═════ Data

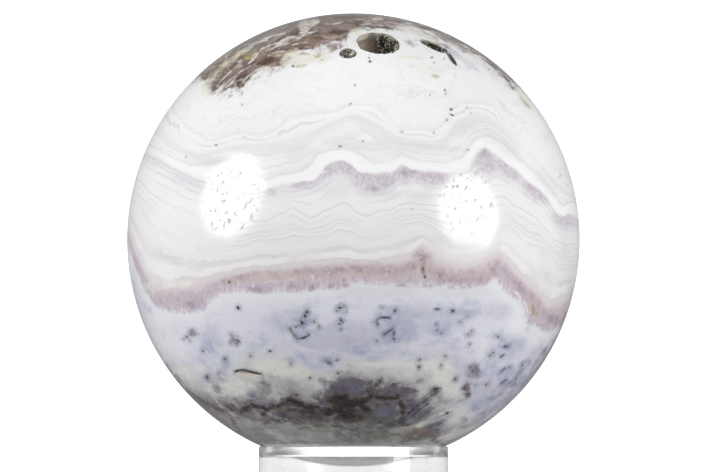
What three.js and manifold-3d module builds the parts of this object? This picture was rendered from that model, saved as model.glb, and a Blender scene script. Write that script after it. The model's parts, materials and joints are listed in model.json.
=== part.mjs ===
// A polished ball of banded agate, 76 mm across, resting on a clear ring stand.
// The ball is one stone. Hollows that the rock had before it was cut open on its polished face,
// and three of them are lined with a crust of small crystals.
// Units are millimetres and +Z is up. The origin is the middle of the ring's foot, and the ball's
// best side faces -Y.

import * as THREE from "three";
import { mergeVertices } from "three/addons/utils/BufferGeometryUtils.js";
import Module from "manifold-3d";

const wasm = await Module();
wasm.setup();

// Driving dimensions of the ball and its stand
const BALL_DIAMETER = 76;
const RING_OUTER_DIAMETER = 31.75;
const RING_BORE_DIAMETER = 25.4;
const RING_HEIGHT = 19;
const SEAT_BEVEL_DEPTH = 1.7;
const SEAT_LIP = 0.25;
const FOOT_CHAMFER = 0.4;
const GAP = 0.3;

// Facets
const BALL_DETAIL = 12;
const RING_SEGMENTS = 56;
const CRYSTAL_SIDES = 6;
const CRUST_FACE_DETAIL = 2;

// Each hollow lies at an azimuth from the best side, towards +X, and an elevation above the
// ball's equator. Its length runs along the parallel, turned by turn towards the pole. Sizes are
// those of its open mouth, and depth is measured from the polished face to its floor.
const HOLLOWS = {
  main: { azimuth: 11, elevation: 56.3, turn: 12, length: 7.1, width: 7.2, depth: 4.8, sink: 1.3, detail: 5 },
  side: { azimuth: 38, elevation: 55.6, turn: -51, length: 4.9, width: 2.3, depth: 1.9, sink: 0.3, detail: 3 },
  sideTail: { azimuth: 41.5, elevation: 50, turn: -100, length: 3.3, width: 1.0, depth: 0.7, sink: 0, detail: 2 },
  small: { azimuth: -2.2, elevation: 51.2, turn: 30, length: 2.9, width: 2.9, depth: 1.5, sink: 0.2, detail: 3 },
  yellow: { azimuth: -47, elevation: 51, turn: -5, length: 3.8, width: 1.7, depth: 1.1, sink: 0.1, detail: 2 },
  yellowSide: { azimuth: -56.3, elevation: 51.6, turn: 40, length: 2.2, width: 1.9, depth: 0.9, sink: 0, detail: 2 },
  fissure: { azimuth: -34.6, elevation: -36.8, turn: -10, length: 5.0, width: 1.1, depth: 1.1, sink: 0.1, detail: 2 },
};

// How the crystals line a hollow. The crust covers the part of the hollow that lies past side
// times its half length, and spread is how far up the walls it climbs, as a cosine.
const CRUSTS = {
  main: { side: 0.15, thickness: 0.5, crystals: 24, crystalWidth: 1.2, crystalHeight: 1.0, spread: 0.25 },
  side: { side: -1, thickness: 0.35, crystals: 12, crystalWidth: 0.8, crystalHeight: 0.6, spread: -0.1 },
  small: { side: -1, thickness: 0.3, crystals: 7, crystalWidth: 0.75, crystalHeight: 0.5, spread: -0.2 },
};
const CRUST_BELOW_POLISH = 0.35;

// A crystal's foot inside its crust and its shoulder above it, as shares of its height.
const CRYSTAL_FOOT = 0.3;
const CRYSTAL_SHOULDER = 0.45;

const ballRadius = BALL_DIAMETER / 2;
const seatRadius = RING_OUTER_DIAMETER / 2 - SEAT_LIP;
const ballCentreHeight = RING_HEIGHT + Math.sqrt(ballRadius ** 2 - seatRadius ** 2) + GAP;

// A closed three.js geometry as a solid that can be joined and cut.
function solid(geometry) {
  const bare = geometry.clone();
  bare.deleteAttribute("normal");
  bare.deleteAttribute("uv");
  const merged = mergeVertices(bare, 1e-4);
  return new wasm.Manifold(
    new wasm.Mesh({
      numProp: 3,
      vertProperties: merged.attributes.position.array,
      triVerts: new Uint32Array(merged.index.array),
    }),
  );
}

// The solid's surface as a three.js geometry.
function surface(manifold) {
  const mesh = manifold.getMesh();
  return new THREE.BufferGeometry()
    .setAttribute("position", new THREE.BufferAttribute(mesh.vertProperties, 3))
    .setIndex(new THREE.BufferAttribute(mesh.triVerts, 1));
}

function named(name, geometry, material) {
  const mesh = new THREE.Mesh(geometry, material);
  mesh.name = name;
  return mesh;
}

// The frame of a hollow: its origin on the polished face, X along its length, Z out of the stone.
function mouthFrame({ azimuth, elevation, turn }) {
  const a = THREE.MathUtils.degToRad(azimuth);
  const e = THREE.MathUtils.degToRad(elevation);
  const outward = new THREE.Vector3(Math.sin(a) * Math.cos(e), -Math.cos(a) * Math.cos(e), Math.sin(e));
  const along = new THREE.Vector3(Math.cos(a), Math.sin(a), 0);
  const uphill = new THREE.Vector3().crossVectors(outward, along);
  return new THREE.Matrix4()
    .makeBasis(along, uphill, outward)
    .multiply(new THREE.Matrix4().makeRotationZ(THREE.MathUtils.degToRad(turn)))
    .setPosition(outward.clone().multiplyScalar(ballRadius));
}

// How far the wall of a natural hollow stands from a smooth egg, in each direction.
function lump(d) {
  return (
    1 +
    0.07 * Math.sin(3.1 * d.x + 2.3 * d.y + 0.8) +
    0.06 * Math.sin(4.3 * d.y - 2.9 * d.z + 2.1) +
    0.04 * Math.sin(5.7 * d.z + 4.1 * d.x + 0.3)
  );
}

// The half axes that give an egg, sunk below the face, the mouth and the depth that are stated.
function halfAxes({ length, width, depth, sink }) {
  const down = depth - sink;
  const mouthShare = Math.sqrt(1 - (sink / down) ** 2);
  return new THREE.Vector3(length / 2 / mouthShare, width / 2 / mouthShare, down);
}

// A point of the hollow's wall, moved in from it by inset, in the frame of the hollow's mouth.
function wallPoint(hollow, direction, inset) {
  const half = halfAxes(hollow).subScalar(inset);
  const point = direction.clone().multiply(half).multiplyScalar(lump(direction));
  point.z -= hollow.sink;
  return point;
}

// The lumpy egg that a hollow leaves in the stone, or that fits inside it with a clearance.
function egg(hollow, inset, detail = hollow.detail) {
  const geometry = new THREE.IcosahedronGeometry(1, detail);
  const position = geometry.attributes.position;
  const direction = new THREE.Vector3();
  for (let i = 0; i < position.count; i++) {
    direction.fromBufferAttribute(position, i).normalize();
    position.setXYZ(i, ...wallPoint(hollow, direction, inset).toArray());
  }
  return solid(geometry.applyMatrix4(mouthFrame(hollow)));
}

function ballOf(radius) {
  return solid(new THREE.IcosahedronGeometry(radius, BALL_DETAIL));
}

// One six-sided crystal with a point, its foot at the origin and its tip along Z.
function crystal(width, height) {
  const foot = -height * CRYSTAL_FOOT;
  const profile = [
    [0, foot],
    [width / 2, foot],
    [width * 0.46, height * CRYSTAL_SHOULDER],
    [0, height],
  ].map(([r, z]) => new THREE.Vector2(r, z));
  return new THREE.LatheGeometry(profile, CRYSTAL_SIDES).rotateX(Math.PI / 2);
}

// Crystals stand all over the crust, evenly spread on a spiral, each a little out of true.
function crystalsOn(hollow, crust) {
  const goldenAngle = Math.PI * (3 - Math.sqrt(5));
  const frame = mouthFrame(hollow);
  const inset = GAP + crust.thickness * 0.8;
  const solids = [];
  for (let i = 0; i < crust.crystals * 4 && solids.length < crust.crystals; i++) {
    const down = -1 + ((i + 0.5) / (crust.crystals * 4)) * 4 * (1 + crust.spread) * 0.5;
    const out = Math.sqrt(Math.max(0, 1 - down * down));
    const direction = new THREE.Vector3(
      out * Math.cos(i * goldenAngle),
      out * Math.sin(i * goldenAngle),
      down,
    );
    if (direction.x < crust.side || down > crust.spread) continue;
    const lean = new THREE.Vector3(Math.sin(i * 2.4), Math.cos(i * 3.7), Math.sin(i * 1.3)).multiplyScalar(0.25);
    const inward = direction.clone().negate().add(lean).normalize();
    const size = 0.75 + 0.25 * Math.sin(i * 5.1);
    const placed = new THREE.Matrix4().compose(
      wallPoint(hollow, direction, inset),
      new THREE.Quaternion().setFromUnitVectors(new THREE.Vector3(0, 0, 1), inward),
      new THREE.Vector3(size, size, size),
    );
    solids.push(solid(crystal(crust.crystalWidth, crust.crystalHeight).applyMatrix4(frame.clone().multiply(placed))));
  }
  return solids;
}

// The part of a hollow that its crust covers: past a plane across the hollow's length.
function coveredSide(hollow, crust) {
  const half = halfAxes(hollow).x;
  const reach = BALL_DIAMETER;
  const box = new THREE.BoxGeometry(reach, reach, reach).translate(reach / 2 + crust.side * half * 0.9, 0, 0);
  return solid(box.applyMatrix4(mouthFrame(hollow)));
}

// A druse: a thin skin that follows the hollow's wall, with crystals grown together on it.
function druse(hollow, crust) {
  let skin = egg(hollow, GAP).subtract(egg(hollow, GAP + crust.thickness, CRUST_FACE_DETAIL));
  if (crust.side > -1) skin = skin.intersect(coveredSide(hollow, crust));
  for (const one of crystalsOn(hollow, crust)) skin = skin.add(one);
  const below = skin.intersect(ballOf(ballRadius - CRUST_BELOW_POLISH));
  return below.decompose().sort((a, b) => b.volume() - a.volume())[0];
}

// The clear ring: a plain tube whose upper edge is bevelled inwards to seat the ball.
function ring() {
  const outer = RING_OUTER_DIAMETER / 2;
  const bore = RING_BORE_DIAMETER / 2;
  const profile = [
    [bore, FOOT_CHAMFER],
    [bore + FOOT_CHAMFER, 0],
    [outer - FOOT_CHAMFER, 0],
    [outer, FOOT_CHAMFER],
    [outer, RING_HEIGHT],
    [outer - SEAT_LIP, RING_HEIGHT],
    [bore, RING_HEIGHT - SEAT_BEVEL_DEPTH],
    [bore, FOOT_CHAMFER],
  ].map(([r, z]) => new THREE.Vector2(r, z));
  return new THREE.LatheGeometry(profile, RING_SEGMENTS).rotateX(Math.PI / 2);
}

const agate = new THREE.MeshStandardMaterial({ color: 0xe6e4ea, roughness: 0.12, metalness: 0 });
const druzyQuartz = new THREE.MeshStandardMaterial({ color: 0x4a4a42, roughness: 0.25, metalness: 0 });
const clearAcrylic = new THREE.MeshStandardMaterial({
  color: 0xf4f7f8,
  roughness: 0.05,
  metalness: 0,
  transparent: true,
  opacity: 0.3,
});

const stone = new THREE.Group();
stone.position.z = ballCentreHeight;
let ball = ballOf(ballRadius);
for (const hollow of Object.values(HOLLOWS)) ball = ball.subtract(egg(hollow, 0));
stone.add(named("ball", surface(ball), agate));
for (const [name, crust] of Object.entries(CRUSTS))
  stone.add(named(`${name}_hollow_druse`, surface(druse(HOLLOWS[name], crust)), druzyQuartz));

const part = new THREE.Group();
part.add(stone, named("ring_stand", ring(), clearAcrylic));

export default part;
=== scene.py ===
# %% [markdown]
# # A polished agate ball on a clear ring
#
# The stone is one ball of banded agate, 76 mm across. Its layers were laid down one on another
# inside a cavity of the rock, so they cross the ball as wavy courses: a brown crystalline cap,
# white bands with hairlines, a speckled mauve band, more white bands, a mauve band with a rusty
# heart, a milky lavender zone with dark plumes, cream clouds, and a dark red-brown base. The frame
# holds the solids at their real size. This lesson makes a finer mesh for each of them and then
# spends most of its care on the stone's colours.

# %% The frame and the tools
import json
import math
import random

import bpy
import numpy as np
from mathutils import Matrix, Vector

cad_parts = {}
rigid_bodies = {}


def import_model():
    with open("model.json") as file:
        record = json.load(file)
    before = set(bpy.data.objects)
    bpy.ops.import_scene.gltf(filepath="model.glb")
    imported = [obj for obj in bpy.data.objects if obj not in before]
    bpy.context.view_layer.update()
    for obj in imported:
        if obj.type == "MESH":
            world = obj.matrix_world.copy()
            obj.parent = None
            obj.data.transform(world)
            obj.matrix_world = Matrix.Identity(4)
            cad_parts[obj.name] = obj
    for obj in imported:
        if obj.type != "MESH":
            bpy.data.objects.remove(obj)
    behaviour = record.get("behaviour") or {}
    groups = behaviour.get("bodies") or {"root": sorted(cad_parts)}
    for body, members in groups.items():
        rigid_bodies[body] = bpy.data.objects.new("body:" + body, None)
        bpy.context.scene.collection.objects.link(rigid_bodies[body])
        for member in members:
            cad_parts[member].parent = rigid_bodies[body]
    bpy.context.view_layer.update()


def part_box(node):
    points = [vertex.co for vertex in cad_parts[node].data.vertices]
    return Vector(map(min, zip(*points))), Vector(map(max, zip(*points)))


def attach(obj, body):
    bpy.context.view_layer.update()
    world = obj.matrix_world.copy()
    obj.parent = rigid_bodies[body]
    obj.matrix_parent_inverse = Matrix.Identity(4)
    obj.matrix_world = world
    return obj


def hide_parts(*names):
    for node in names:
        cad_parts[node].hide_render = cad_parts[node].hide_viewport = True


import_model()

MM = 0.001
ball_low, ball_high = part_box("ball")
BALL_CENTRE = (ball_low + ball_high) / 2
BALL_RADIUS = (ball_high.x - ball_low.x) / 2
ring_low, ring_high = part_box("ring_stand")
print("ball radius", round(BALL_RADIUS, 5), "centre height", round(BALL_CENTRE.z, 5))

# %% [markdown]
# ## The camera
#
# The photograph was taken from about 0.9 m with a long lens, level with the ring's upper edge,
# which shows as a straight line. The ball's outline gives the lens: a ball of this radius at this
# distance fills a known angle, and its radius in the picture is known in pixels.

# %% The camera
PICTURE_WIDTH, PICTURE_HEIGHT = 708, 472
BALL_IN_PICTURE = (353.4, 239.6)
BALL_RADIUS_IN_PICTURE = 226.4
CAMERA_DISTANCE = 0.9
CAMERA_ABOVE_RING = 0.0004
SENSOR = 36.0
CLIP_NEAR, CLIP_FAR = 0.01, 20
# light bounces many times inside the walls of the clear ring
RING_BOUNCES = 12


def put(name, data, place, facing):
    """Puts a camera or a lamp at a place, facing a direction."""
    thing = bpy.data.objects.new(name, data)
    bpy.context.scene.collection.objects.link(thing)
    thing.location, thing.rotation_mode = place, "QUATERNION"
    thing.rotation_quaternion = facing.to_track_quat("-Z", "Y")
    return thing


camera_place = Vector((0, BALL_CENTRE.y - CAMERA_DISTANCE, ring_high.z + CAMERA_ABOVE_RING))
climb = BALL_CENTRE.z - camera_place.z
to_ball = math.hypot(CAMERA_DISTANCE, climb)
focal_pixels = BALL_RADIUS_IN_PICTURE / math.tan(math.asin(BALL_RADIUS / to_ball))
picture_middle = (PICTURE_WIDTH / 2, PICTURE_HEIGHT / 2)
below_middle = (BALL_IN_PICTURE[1] - picture_middle[1]) / focal_pixels
pitch = math.atan2(climb, CAMERA_DISTANCE) + below_middle
yaw = (picture_middle[0] - BALL_IN_PICTURE[0]) / focal_pixels
looking = Vector((yaw, math.cos(pitch), math.sin(pitch))).normalized()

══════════

§ Your goal
Look above for the line containing "for (const hollow". Output from there through the line containing "bpy.data.objects.remove(obj)", exactly and inclusively.

§ Response
for (const hollow of Object.values(HOLLOWS)) ball = ball.subtract(egg(hollow, 0));
stone.add(named("ball", surface(ball), agate));
for (const [name, crust] of Object.entries(CRUSTS))
  stone.add(named(`${name}_hollow_druse`, surface(druse(HOLLOWS[name], crust)), druzyQuartz));

const part = new THREE.Group();
part.add(stone, named("ring_stand", ring(), clearAcrylic));

export default part;
=== scene.py ===
# %% [markdown]
# # A polished agate ball on a clear ring
#
# The stone is one ball of banded agate, 76 mm across. Its layers were laid down one on another
# inside a cavity of the rock, so they cross the ball as wavy courses: a brown crystalline cap,
# white bands with hairlines, a speckled mauve band, more white bands, a mauve band with a rusty
# heart, a milky lavender zone with dark plumes, cream clouds, and a dark red-brown base. The frame
# holds the solids at their real size. This lesson makes a finer mesh for each of them and then
# spends most of its care on the stone's colours.

# %% The frame and the tools
import json
import math
import random

import bpy
import numpy as np
from mathutils import Matrix, Vector

cad_parts = {}
rigid_bodies = {}


def import_model():
    with open("model.json") as file:
        record = json.load(file)
    before = set(bpy.data.objects)
    bpy.ops.import_scene.gltf(filepath="model.glb")
    imported = [obj for obj in bpy.data.objects if obj not in before]
    bpy.context.view_layer.update()
    for obj in imported:
        if obj.type == "MESH":
            world = obj.matrix_world.copy()
            obj.parent = None
            obj.data.transform(world)
            obj.matrix_world = Matrix.Identity(4)
            cad_parts[obj.name] = obj
    for obj in imported:
        if obj.type != "MESH":
            bpy.data.objects.remove(obj)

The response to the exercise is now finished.